Some have noted that while we have hollow points that expand great under ideal conditions in the lab in gelatin blocks, they work as well about 60% of the time "on the street". The decrease is thought to be caused by loss of velocity from the more popular short barrel pistols, the hollow point cavity being plugged by clothes or collapsed by angled impacts and/or hard objects they hit before the intended object. (I think we really need less objects that need hitting, but let's not go there now.)

Federal's new EFMJ bullet is intended to expand more reliably no matter what you shoot it from, through, or into. It is a hollow pointed soft lead core with a silicone rubber plug on top fully covered by a metal jacket with internal incisions and a flat, truncated cone profile. The product code is CSP for "controlled soft point" according to the folks who answer Federal's email, though the in-house name during R&D, T&E was "contained soft point" according to Tom Burczynski who designed it. In case you are wondering, the silicone plug has a shelf-life of 15-20 years and works as well when kept at -40 F for a day or two as it does at room temps. There is no exposed hollow point cavity to plug or collapse. On impact the internally incised jacket splits, the plug flattens and expands the diameter of the bullet. It should do this at just about any speed through just about anything just about every time. Does it?

In calibrated bare gelatin from various sources the 124 9mm EFMJ does 11-13 inches at .53-.57. After heavy cloth/denim pads it does 12-14 inches at .53-.55. It expands reliably even after 10 layers of denim, something no other JHP will do.
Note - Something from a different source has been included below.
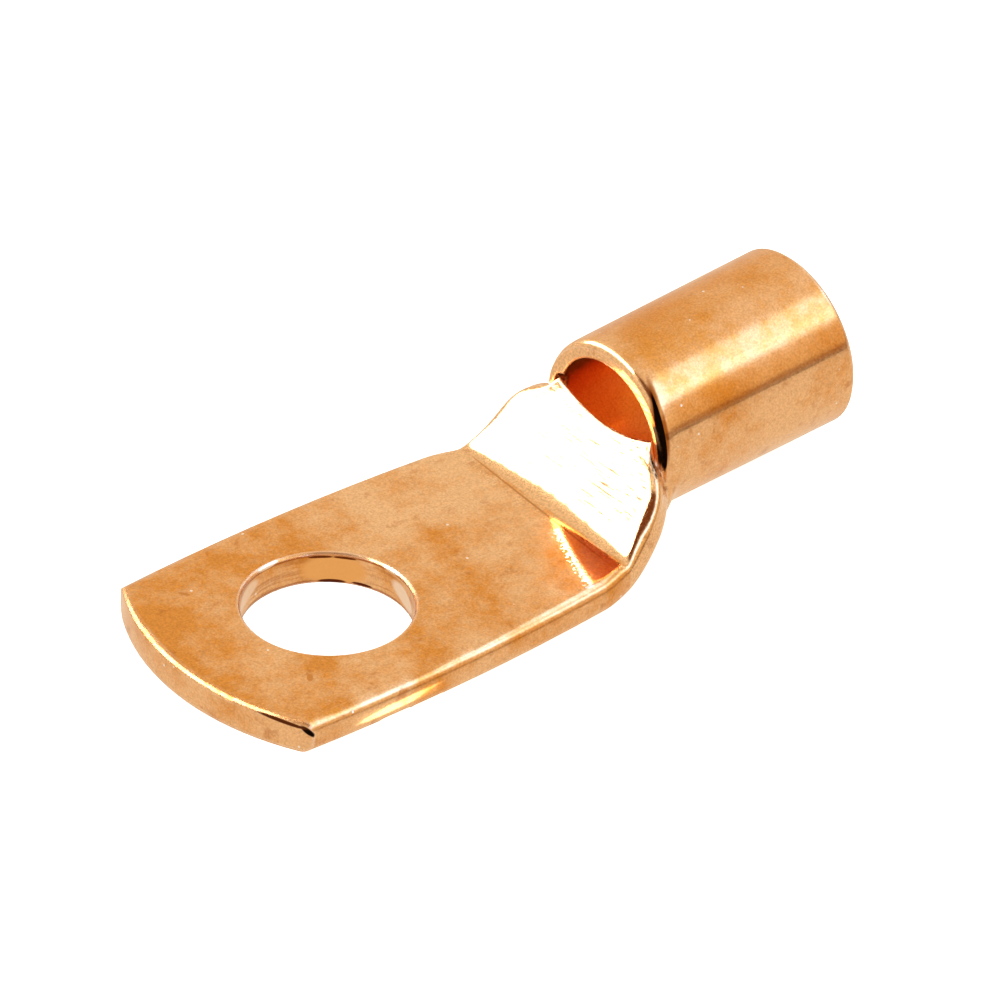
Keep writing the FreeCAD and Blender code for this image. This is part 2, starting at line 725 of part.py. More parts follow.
for first, second in zip(profile, profile[1:]):
    roll_sketch.addGeometry(Part.LineSegment(first, second), False)
axis_foot = FreeCAD.Vector(tip_centre, 0, 0)
axis_head = FreeCAD.Vector(tip_centre, palm_thickness, 0)
roll_sketch.addGeometry(Part.LineSegment(axis_foot, axis_head), True)
for constraint in (
    ("Coincident", 0, 2, 1, 1), ("Coincident", 1, 2, 2, 1), ("Coincident", 2, 2, 3, 1),
    ("Coincident", 3, 2, 4, 1), ("Coincident", 4, 2, 0, 1),
    ("Horizontal", 1), ("Vertical", 2), ("Horizontal", 3), ("Vertical", 4),
    ("Vertical", 5), ("PointOnObject", 5, 1, -1),
    ("Radius", 0, roll), ("DistanceX", 0, 2, -1, 1, -roll_start),
    ("DistanceY", -1, 1, 0, 1, palm_thickness), ("DistanceX", -1, 1, 5, 1, tip_centre),
    ("DistanceX", 2, 1, 1, 1, TRIM_MARGIN), ("DistanceY", 4, 2, 4, 1, TRIM_MARGIN),
    ("DistanceY", 5, 1, 5, 2, palm_thickness),
    ("Vertical", 0, 1, 0, 3), ("Horizontal", 0, 2, 0, 3),
):
    roll_sketch.addConstraint(Sketcher.Constraint(*constraint))
roll_sketch.setExpression("Constraints[11]", "sizes.tip_rollover")
roll_sketch.setExpression("Constraints[12]", "sizes.tip_reach")
roll_sketch.setExpression("Constraints[13]", "sizes.wall * 2")
roll_sketch.setExpression("Constraints[14]", "sizes.tip_arc_radius - sizes.tip_reach")
doc.recompute()
unrolled_volume = body.Tip.Shape.Volume
tip_roll = body.newObject("PartDesign::Groove", "tip_roll")
tip_roll.Profile = roll_sketch
tip_roll.ReferenceAxis = (roll_sketch, ["Axis0"])
tip_roll.Angle = ROLL_SWING
tip_roll.Midplane = True
doc.recompute()
need_less_than(tip_roll, unrolled_volume)

for item in doc.Objects:
    if "Invalid" in item.State or "Error" in item.State:
        raise RuntimeError(item.Name + " failed")
if body.Shape.isNull() or not body.Shape.isValid():
    raise RuntimeError(NODE + " has no valid shape")
print("volume", body.Shape.Volume, "solids", len(body.Shape.Solids))
print("box", body.Shape.optimalBoundingBox(False, False))
os.makedirs("parts", exist_ok=True)
body.Shape.exportStep("parts/" + NODE + ".step")
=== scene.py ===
import bpy
import bmesh
import json
import math
from mathutils import Matrix, Vector

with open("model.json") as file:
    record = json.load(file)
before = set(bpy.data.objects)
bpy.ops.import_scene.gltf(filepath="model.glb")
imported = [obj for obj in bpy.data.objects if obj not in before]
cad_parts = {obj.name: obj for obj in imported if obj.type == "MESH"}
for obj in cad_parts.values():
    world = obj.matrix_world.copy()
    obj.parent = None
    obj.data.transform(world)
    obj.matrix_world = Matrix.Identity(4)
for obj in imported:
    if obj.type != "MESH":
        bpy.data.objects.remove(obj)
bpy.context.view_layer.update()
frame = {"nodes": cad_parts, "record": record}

MM = 0.001
WHITE = (1.0, 1.0, 1.0, 1.0)

# Radius of the bolt hole, the barrel's bore as the record gives it, and where the bore's axis
# meets the window
HOLE_RADIUS = 4.2 * MM
CABLE_BORE = next(mount for mount in frame["record"]["mounts"] if mount["name"] == "cable_bore")
WINDOW_CENTRE = Vector((17.2, 0.0, 4.61)) * MM

# Camera, fitted to the photograph's outlines of palm, hole and barrel: angles in degrees, a place
# in radii of the bolt hole, and a focal length in pixels of the photograph
CAMERA_AZIMUTH = -40.152
CAMERA_ELEVATION = 34.703
CAMERA_ROLL = 1.451
CAMERA_TARGET = (2.0, 0.0, 0.5)
CAMERA_BACK = 153.879
CAMERA_RIGHT = 0.407
CAMERA_UP = 0.400
FOCAL_PIXELS = 13480.5071
PHOTO_PIXELS = 1000
SENSOR_WIDTH = 36.0
NEAREST_SEEN = 0.01
FARTHEST_SEEN = 20.0

# What stands round the table: azimuth, elevation and roll of its middle, how far it reaches
# to the left, right, down and up from there, its soft rim, all in degrees, and its light
ROOM_COLOUR = "#FBF0DC"
ROOM = [
    ("left_softbox", (129, 36, 33), (32, 34, 15, 5.5), 0.9, "#FFFFFF", 12.0),
    ("warm_wall", (-60, 17, 0), (60, 60, 16, 16), 3.0, "#F9DDA8", 1.0),
    ("right_softbox", (-52, 41, 0), (50, 45, 6, 7), 5.0, "#ABCDFF", 5.2),
    ("ceiling_strip", (-12, 56, 0), (28, 28, 4, 4), 1.5, "#B2D0FF", 4.2),
    ("far_table_shade", (-60, 4, 0), (60, 60, 4, 4), 2.5, "#9A6A42", 1.0),
    ("far_table_edge", (-60, 0.7, 0), (60, 60, 1.0, 1.0), 0.4, "#3A1E10", 1.0),
    ("dark_camera_side", (-140, 49, 0), (26, 30, 20, 22), 5.0, "#7A4418", 1.0),
]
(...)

After wallboard and plywood about .55. After glass about .51.

The 165/40S&W EFMJ specs at 1050, does about 13.5/.64 in the gel. I have heard from Tom B. of a wounded deer (150 lbs) that was given a coup de grace with the 9mm 124 grain +P EFMJ from a Glock 19 at about 5 yds. The bullet entered the neck and went into the chest (lung) at an angle. The wound path was about 14 inches (mostly neck muscle), the recovered bullet weighed 123.5 grains and measured .56 x .59. Considering no bones were hit and deer hide is easily as detrimental to expansion as heavy clothes, this looks good to me.

Evan Marshal posted on line about the same through a door from an MP5 into a criminal who was stopped. I have spread manure on the"misinformation cowpath"  (as Dean Speir likes to call it) before unintentionally, lets hope this is not more of the same?

Due to it's construction, it is a long bullet for it's weight. This reduces case capacity, so you get less velocity when loaded to the same pressure, or more pressure when loaded to the same velocity. The 9mm 124 +P EFMJ specs at 1120 fps, did 1075 from my Glock 19, 1105 from my Beretta 92 and Browning HP. I have seen figures of 1065 from a SIG P228 and 1225 from an MP5 smg. It has been very consistent, with ES of 20 and SD of 8. Very accurate too (as good as the best from anybody else I've tried). Little to no muzzle flash, and no reliability problems at all. Very easy to place multiple shots accurately and quickly due to the low recoil. I like it.

When shooting into plastic jugs of water the 9mm did exactly as advertised (and in the gelatin). Even after heavy cloth pads, expansion was about .53 with boring regularity. The 165/40S&W EFMJ was as consistently good in ES, SD, accuracy and reliability, but not expansion. At 980 fps from a Glock 23 (specs at 1050) it did about .60 into "bare" jugs of water. After the cloth pads, some 165/40 EFMJ rounds did not expand at all. Pulling the bullets and pumping them up to 1050-1100 fps did not improve the reliability of expansion any either. Some still did not expand at all. I have no idea what's up with that. I suppose this might only be cause for concern if you need to stop plastic jugs full of water?

Let's finish by raining on the parade a little more. FMJ ammo is very politically correct (PC) since it does not violate most international arms agreements that prohibit "...the use of bullets which expand or flatten easily in the human body, such as bullets with a hard envelope which does not entirely cover the core or is pierced with incisions" (Declaration Concerning Expanding Bullets" , First Hague Peace Conference of 1899). The USA never signed that BTW. We did sign the Hague Convention IV of 1907, that prohibits the employment of "...arms, projectiles, or materiel calculated to cause unnecessary suffering." The EFMJ bullet does have "internal incisions" in the jacket and it does "expand or flatten" so it may not be as PC as some think? As usual, the lawyers will decide if any "unnecessary suffering" is involved with it's use too? Didn't some people sue over the effects of
silicone in the body? Don't some inoperable bullets stay in the body for years? Check with the authorities to see if the EFMJ bullet really is OK if you live somewhere where "hollow points" are prohibited; there may be more to it than that?

Michael Orick, Master Sergeant, USAF Force Protection, (Ret.)